Thursday, May 5, 2011

Finally, A Gutsy Company Says "No" to the Endless Demands of "Security"

From BoingBoing and my favourite blogger/novelist Cory Doctorow:
Mozilla tells DHS: we won't help you censor the Internet

Cory Doctorow at 2:43 PM Thursday, May 5, 2011

The US Department of Homeland Security has asked the Mozilla Foundation to take down the "Mafiaa Fire" plugin, which automatically redirects browsers to the new URLs for sites that have had their .com and .net addresses seized in the latest round of the copyright wars. The Mozilla Foundation has firmly refused.

However, where ICE might have expected a swift take down from Mozilla, the legal and business affairs department of the tech company was not planning to honor the request so easily.
"Our approach is to comply with valid court orders, warrants, and legal mandates, but in this case there was no such court order," Anderson explains.

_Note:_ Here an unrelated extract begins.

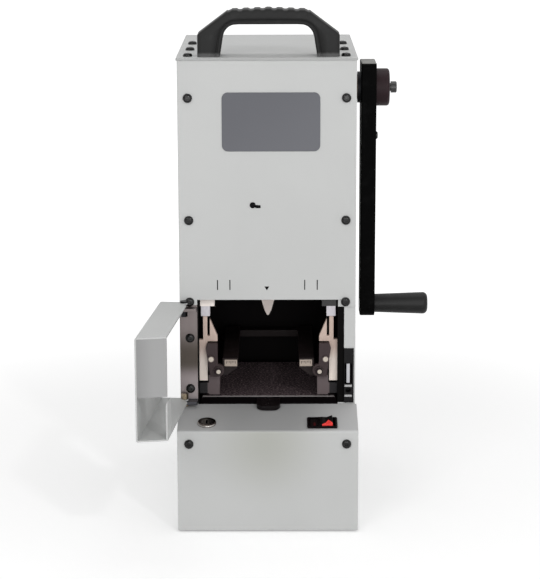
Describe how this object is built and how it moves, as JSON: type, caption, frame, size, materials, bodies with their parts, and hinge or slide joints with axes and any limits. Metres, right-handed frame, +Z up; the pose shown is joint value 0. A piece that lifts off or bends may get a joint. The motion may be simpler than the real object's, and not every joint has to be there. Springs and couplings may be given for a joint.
{
  "type": "hard drive crusher",
  "caption": "Tabletop crusher for bare hard drives: a cranked gear train drives a wedge down into a cell behind a hinged guard door, over a key lock and switch console.",
  "frame": {"origin": "middle of the upright body on the floor under its feet", "axes": "+X towards the crank side, the front with the cell and door faces -Y, +Z up"},
  "size_m": [0.2905, 0.3982, 0.5138],
  "materials": {
    "shell_paint": "fine textured light grey paint",
    "hinge_steel": "brushed, dull",
    "door_steel": "satin grey paint",
    "pin_brass": "plain",
    "screw_black": "black oxide",
    "handle_black": "satin moulded",
    "foot_rubber": "matt",
    "base_steel": "black paint",
    "label_grey": "anodised grey, satin",
    "lamp_lens": "dark lens",
    "frame_black": "black paint",
    "cell_steel": "black paint",
    "guide_beige": "moulded",
    "rail_brown": "moulded",
    "bracket_dark": "dark coating",
    "fastener_steel": "bright",
    "tag_cream": "plain",
    "tray_black": "black paint",
    "mat_foam": "open foam",
    "pull_black": "moulded",
    "latch_black": "black coating",
    "roller_chrome": "polished",
    "clip_zinc": "zinc plated",
    "crank_black": "gloss black",
    "washer_steel": "turned",
    "hub_dark": "moulded",
    "grip_rubber": "smooth",
    "shaft_steel": "ground",
    "gear_steel": "oiled",
    "bush_bronze": "sintered",
    "ram_steel": "ground",
    "wedge_steel": "pale coating",
    "guide_iron": "machined",
    "motor_paint": "satin",
    "lock_chrome": "polished",
    "core_brass": "nickel plated",
    "switch_black": "moulded",
    "rocker_red": "moulded",
    "inlet_black": "moulded",
    "board_green": "circuit board"
  },
  "bodies": {
    "body": {"base_plate": "base_steel", "rubber_feet": "foot_rubber", "side_cover_left": "shell_paint", "side_cover_right": "shell_paint", "front_panel": "shell_paint", "top_plate": "shell_paint", "back_cover": "shell_paint", "power_inlet": "inlet_black", "console_cover": "shell_paint", "carry_handle": "handle_black", "label_plate": "label_grey", "ready_lamp": "lamp_lens", "hinge_plate": "hinge_steel", "hinge_pins": "pin_brass", "panel_screws": "screw_black", "top_screws": "screw_black", "side_frame_left": "frame_black", "side_frame_right": "frame_black", "chamber_ceiling": "cell_steel", "chamber_floor": "cell_steel", "chamber_back": "cell_steel", "frame_ties": "shaft_steel", "support_runners": "rail_brown", "drive_guides": "guide_beige", "stop_blocks": "guide_beige", "latch_block": "latch_black", "latch_clips": "clip_zinc", "shaft_bushes": "bush_bronze", "ram_guides": "guide_iron", "motor_body": "motor_paint", "motor_bracket": "base_steel", "lock_barrel": "lock_chrome", "switch_bezel": "switch_black", "control_board": "board_green"},
    "door": {"guard_door": "door_steel"},
    "crank": {"crank_shaft": "shaft_steel", "crank_washer": "washer_steel", "crank_arm": "crank_black", "crank_hub": "hub_dark", "crank_bolt": "screw_black", "arm_set_screw": "screw_black", "grip_spindle": "shaft_steel"},
    "grip": {"crank_grip": "grip_rubber"},
    "counter": {"counter_shaft": "gear_steel", "counter_gear": "gear_steel"},
    "output": {"output_shaft": "gear_steel", "output_gear": "gear_steel"},
    "press_ram": {"ram": "ram_steel", "crushing_wedge": "wedge_steel"},
    "rotor": {"motor_rotor": "gear_steel"},
    "tray": {"catch_tray": "tray_black", "tray_mat": "mat_foam", "tray_pull": "pull_black"},
    "support": {"support_brackets": "bracket_dark", "support_rails": "rail_brown", "support_fasteners": "fastener_steel", "height_tags": "tag_cream"},
    "roller": {"latch_roller": "roller_chrome"},
    "lock": {"lock_core": "core_brass"},
    "rocker": {"switch_rocker": "rocker_red"}
  },
  "joints": [
    {"name": "door_swing", "type": "hinge", "parent": "body", "child": "door", "pos_m": [-0.0835, -0.126, 0.12], "axis": [0, 0, -1], "range_deg": [-95.5, 0]},
    {"name": "crank_turn", "type": "hinge", "parent": "body", "child": "crank", "pos_m": [0, -0.01, 0.425], "axis": [1, 0, 0], "range_deg": [0, 1260]},
    {"name": "grip_spin", "type": "hinge", "parent": "crank", "child": "grip", "pos_m": [0.112, -0.01, 0.197], "axis": [1, 0, 0], "continuous": true},
    {"name": "counter_turn", "type": "hinge", "parent": "body", "child": "counter", "pos_m": [0, -0.002, 0.37311], "axis": [1, 0, 0], "range_deg": [-315, 0]},
    {"name": "output_turn", "type": "hinge", "parent": "body", "child": "output", "pos_m": [0, -0.007, 0.3058], "axis": [1, 0, 0], "range_deg": [0, 78.75]},
    {"name": "ram_slide", "type": "slide", "parent": "body", "child": "press_ram", "axis": [0, 0, -1], "range_m": [0, 0.033]},
    {"name": "motor_turn", "type": "hinge", "parent": "body", "child": "rotor", "pos_m": [0, 0.044, 0.39842], "axis": [1, 0, 0], "range_deg": [0, 1260]},
    {"name": "tray_slide", "type": "slide", "parent": "body", "child": "tray", "axis": [0, -1, 0], "range_m": [0, 0.14]},
    {"name": "support_slide", "type": "slide", "parent": "body", "child": "support", "axis": [0, -1, 0], "range_m": [0, 0.15]},
    {"name": "roller_spin", "type": "hinge", "parent": "body", "child": "roller", "pos_m": [0.081, -0.115, 0.1488], "axis": [0, 0, 1], "continuous": true},
    {"name": "key_turn", "type": "hinge", "parent": "body", "child": "lock", "pos_m": [-0.0605, -0.1586, 0.10811], "axis": [0, -0.234, 0.9722], "range_deg": [0, 90]},
    {"name": "rocker_tilt", "type": "hinge", "parent": "body", "child": "rocker", "pos_m": [0.0541, -0.15893, 0.10597], "axis": [0, 0.9722, 0.234], "range_deg": [0, 24]}
  ],
  "couplings": [
    {"joint": "counter_turn", "follows": "crank_turn", "ratio": -0.25},
    {"joint": "output_turn", "follows": "crank_turn", "ratio": 0.0625},
    {"joint": "ram_slide", "follows": "crank_turn", "m_per_rad": 0.0015},
    {"joint": "motor_turn", "follows": "crank_turn", "ratio": 1}
  ]
}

According to Anderson complying with the request without any additional information would threaten open Internet principles. So, instead of taking the add-on offline they replied to ICE with a set of 11 well-crafted questions.
Homeland Security Wants Mozilla to Pull "Domain Seizure" Add-On

Mozilla's questions to the DHS
History shows that trends change when somebody finally stands up to the bully and says "enough".

Copyright fights are over property rights and have nothing to do with "security" so Homeland Security has no business trying to enforce some copyright claim by making sure that browsers don't let people go to a site where the material is available. The Justice Department and the Courts are the appropriate tools for pursuing a property right claim.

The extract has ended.